ANKA: What was the inspiration behind Le Mocassin Zippe?

KETEVANE: My project was about the procession of time, I always think about our present time and not only me, I have heard a lot of people think the same. The past and the future is in our memories and dreams, but the present time goes on constantly. I connected this constant movement to the melting process. I created a red suit, a red because it is a lively color. The suit instead of the stiches had zippers, then I froze this model and connected it to the melting project. It was very emotional for me.
WATCH THE PROJECT VIDEO

ANKA: How did you start a job at Loewe?

KETEVANE: I was already planning to leave Paris and come back to Georgia, but one day a woman visited my showroom, which I had met  at my graduation. She asked me if by chance I was looking for a job. I confirmed and it  turned out she was looking for a candidate for a job at Loewe. I spent very good and productive years at the company, it was my first time that I got to work with a group of such professionals. 

ANKA: What is your main motivation? 

KETEVANE: Maybe, the desire to constantly do something. I am a very creative person and I want to always create something. Working a calm schedule is really hard for me. In our present circumstances I try to workout, read and so on.  

ANKA: What is your dream and what you consider as your biggest success?

KETEVANE: In my mind there is not a peak, the most important part is to enjoy the process. My main dream would be to do the same job in my country, Georgia, but on a bigger scale. I want to establish a fashion house, which will unify a bunch of Georgian designers. Really hope that I will be able to accomplish this dream. 

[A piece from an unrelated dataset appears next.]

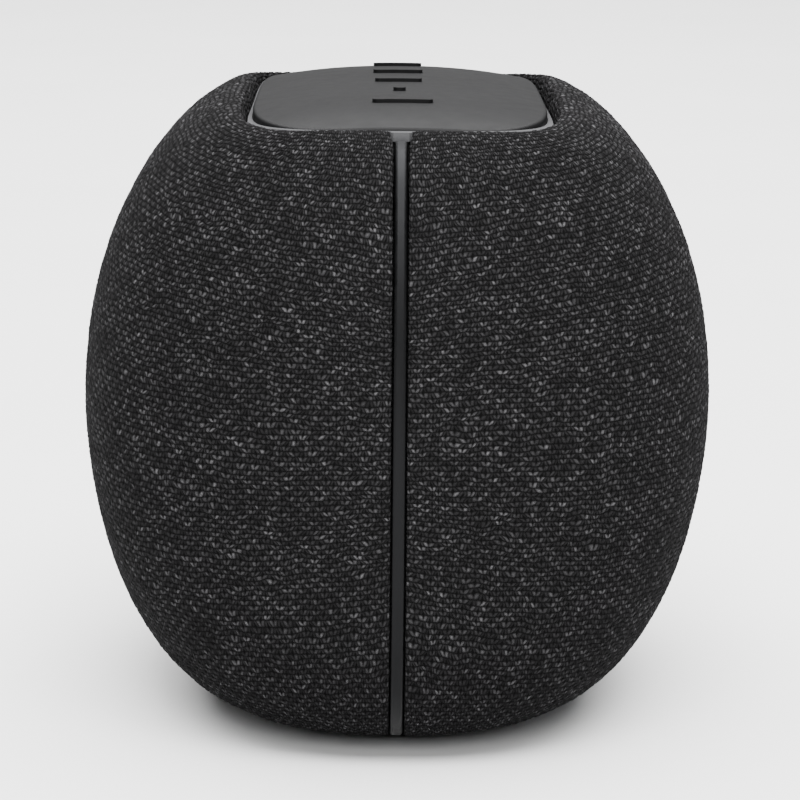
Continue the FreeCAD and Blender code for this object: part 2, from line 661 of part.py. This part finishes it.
# ---- base ----
foot_pan = super_loft([
    (24.6, 40.4, 2.3, 0.6), (28.4, 44.2, 2.35, 1.3), (31.0, 46.8, 2.4, 2.4), (31.9, 47.8, 2.4, 3.6),
    (31.9, 47.8, 2.4, 6.4),
])
foot_pan = foot_pan.cut(super_prism(21.6, 37.4, 2.3, -1, 1.4))
foot_pan = foot_pan.cut(super_prism(28.6, 44.6, 2.4, 3.4, 5.0))
foot_pad = super_prism(21.4, 37.2, 2.3, 0.0, 1.4)
foot_pad = foot_pad.cut(super_prism(15.4, 31.2, 2.3, -1, 0.8))
base_screws = []
for sx in (-1, 1):
    for sy in (-1, 1):
        p = V(sx * 17.0, sy * 29.0, 2.0)
        foot_pan = foot_pan.cut(cyl(1.7, p + V(0, 0, -1), Z, 8)).cut(cyl(2.9, p + V(0, 0, -0.6), Z, 2.2))
        base_screws.append(screw(V(p.x, p.y, 3.4), -Z, 2.6, 1.4, 1.15, 6.4))
        foot_pan = foot_pan.cut(cyl(2.9, V(p.x, p.y, 1.4), Z, 2.1))
for s in base_screws:
    c = s.BoundBox.Center
    tub = tub.cut(cyl(1.2, V(c.x, c.y, floor_z - 1), Z, 20))
    holder = holder.cut(cyl(1.6, V(c.x, c.y, floor_z - 1), Z, 8))

NODES = {
    "sleeve_right": sleeve_right,
    "sleeve_left": mirrored(sleeve_right),
    "grille_right": grille_right,
    "grille_left": mirrored(grille_right),
    "trim_strip_front": strip_front,
    "trim_strip_rear": strip_rear,
    "trim_ring": trim_ring,
    "control_panel": panel,
    "key_board": key_board,
    "dome_switches": Part.makeCompound(switches),
    "cabinet_tub": tub,
    "cabinet_lid": lid,
    "cabinet_gasket": gasket,
    "driver_screws": Part.makeCompound(driver_screws),
    "lid_screws": Part.makeCompound(lid_screws),
    "tower_screws": Part.makeCompound(tower_screws),
    "board_screws": Part.makeCompound(board_screws),
    "base_screws": Part.makeCompound(base_screws),
    "woofer_basket": basket,
    "woofer_magnet": magnet,
    "woofer_cone": cone,
    "woofer_surround": woofer_surround,
    "tweeter_body": tweeter_body,
    "tweeter_dome": tweeter_dome,
    "passive_frame": passive_frame,
    "passive_plate": passive_plate,
    "passive_weight": passive_weight,
    "passive_surround": passive_surround,
    "battery_cells": Part.makeCompound(cells),
    "battery_holder": holder,
    "battery_strap": strap,
    "main_board": main_board,
    "board_chips": Part.makeCompound(chips),
    "radio_can": radio_can,
    "power_coils": Part.makeCompound(coils),
    "board_sockets": Part.makeCompound(sockets),
    "antenna": antenna,
    "port_socket": port_shell,
    "port_plate": port_plate,
    "port_board": port_board,
    "harness": Part.makeCompound(harness),
    "foot_pan": foot_pan,
    "foot_pad": foot_pad,
}
for name in MARKS:
    NODES["key_" + name] = keys[name]

os.makedirs("parts", exist_ok=True)
for name, shape in NODES.items():
    shape.exportStep("parts/%s.step" % name)
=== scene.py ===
import json
import math

import bpy
import numpy as np
from mathutils import Matrix, Vector


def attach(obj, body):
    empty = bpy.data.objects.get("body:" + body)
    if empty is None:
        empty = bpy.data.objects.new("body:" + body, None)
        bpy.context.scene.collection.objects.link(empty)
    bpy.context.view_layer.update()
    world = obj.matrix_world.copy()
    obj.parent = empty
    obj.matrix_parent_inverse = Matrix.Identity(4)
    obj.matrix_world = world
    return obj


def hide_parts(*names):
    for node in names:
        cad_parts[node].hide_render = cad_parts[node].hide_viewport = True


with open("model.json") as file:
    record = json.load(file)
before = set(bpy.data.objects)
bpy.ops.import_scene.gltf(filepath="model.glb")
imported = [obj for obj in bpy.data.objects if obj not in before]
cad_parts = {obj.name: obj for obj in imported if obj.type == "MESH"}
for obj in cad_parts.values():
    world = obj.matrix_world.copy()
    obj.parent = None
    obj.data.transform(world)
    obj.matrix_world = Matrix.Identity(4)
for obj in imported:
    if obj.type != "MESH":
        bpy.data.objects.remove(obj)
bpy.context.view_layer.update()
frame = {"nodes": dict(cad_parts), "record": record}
MM = 0.001

# ---- knit fabric: the same outline stations as the shell it is stretched over, in mm ----
# half width, half length, height at the sides, height at the ends, plan exponent
STATIONS = np.array([
    (33.2, 49.0, 3.0, 3.0, 2.4),
    (40.0, 55.6, 5.3, 5.3, 2.4),
    (47.0, 61.6, 10.0, 10.0, 2.4),
    (53.6, 66.4, 18.2, 18.2, 2.45),
    (59.5, 70.0, 30.4, 30.4, 2.5),
    (63.7, 72.2, 46.0, 46.0, 2.5),
    (65.6, 73.0, 64.0, 64.0, 2.5),
    (64.3, 72.5, 82.0, 81.8, 2.55),
    (60.5, 70.9, 97.4, 96.8, 2.65),
    (54.7, 68.3, 110.2, 108.4, 2.85),
    (48.9, 65.6, 118.6, 115.9, 3.1),
    (43.3, 63.0, 124.2, 121.2, 3.5),
    (38.3, 60.7, 127.5, 124.5, 4.1),
    (34.9, 58.9, 129.0, 125.9, 4.8),
    (32.9, 57.6, 129.2, 126.2, 5.4),
    (31.7, 56.9, 128.2, 125.6, 6.2),
    (31.2, 56.6, 125.7, 123.8, 6.8),
    (31.1, 56.5, 121.6, 120.8, 6.8),
])
LAST = len(STATIONS) - 1
SLOT_HALF = 1.72      # half gap between the two halves of the knit, at the strips
TAB_HALF = 2.32       # the same at the tabs on top
TAB_FROM = 12.0       # station where the gap starts to widen, and over how many stations
TAB_OVER = 1.2
SEAM_HALF = 0.2       # half gap where the two halves meet below the rear strip
SEAM_TOP = 36.8       # height of the rear strip's lower end
INLET_HALF = 11.2     # half width, half height and middle of the power inlet's opening
INLET_TALL = 5.2
INLET_Z = 25.0
LIP = 1.0             # width of knit that is turned in around the opening
LIP_SLOPE = 2.0       # how steeply it turns in
RIM_ROLL = 0.45       # how much higher the knit rolls over the rim at the middle of both ends
RIM_REACH = 23.0      # half width of that part of the rim
RIM_STATION = 14.2    # station of the rim's crest, and the spread of the roll in stations
RIM_SPREAD = 1.4

PROFILE_STEPS = 800   # steps in the run along the outline
ROW_PITCH = 1.16      # height of one knitted row at the sides
CELLS = 68            # raised stitches in one row, from strip to strip
PER_CELL = 6          # mesh columns in one stitch
PER_ROW = 3           # mesh rows in one knitted row
ROW_BEND = 0.04       # how far the rows are pulled out of level towards the strips
RELIEF = 0.24         # how far a raised stitch stands out
UNDER = 0.12          # how far the base of the knit lies inside the outline
EDGE_SINK = np.array([0.0, 0.25, 0.8, 1.7, 2.8])    # depth of the columns tucked in at an edge
EDGE_CURL = 0.10      # how far each of the first two of them goes on towards the strip
EDGE_ROUND = 0.22     # how much the knit sinks before it is tucked in, and over how many columns
EDGE_SOFT = 2.5

# legs of a stitch: distance from its middle at the foot, lean towards the top, half width
RAISED_LEG = (0.07, 0.15, 0.16)
LOW_LEG = (0.05, 0.12, 0.11)
LOW_LEG_COLOUR = (0.05, 0.12, 0.10)
LOW_HEIGHT = 0.4      # height of a low leg against a raised one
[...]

ANKA: What advice would you give to the designers, which are just starting out?

KETEVANE: The most important thing is to believe in yourself and your vision till the end and not to be afraid of the doubters. It is also crucial to educate yourself in the aspect of arts and culture, and to always be up to date about the fashion industry news and to use this knowledge to demonstrate your vision.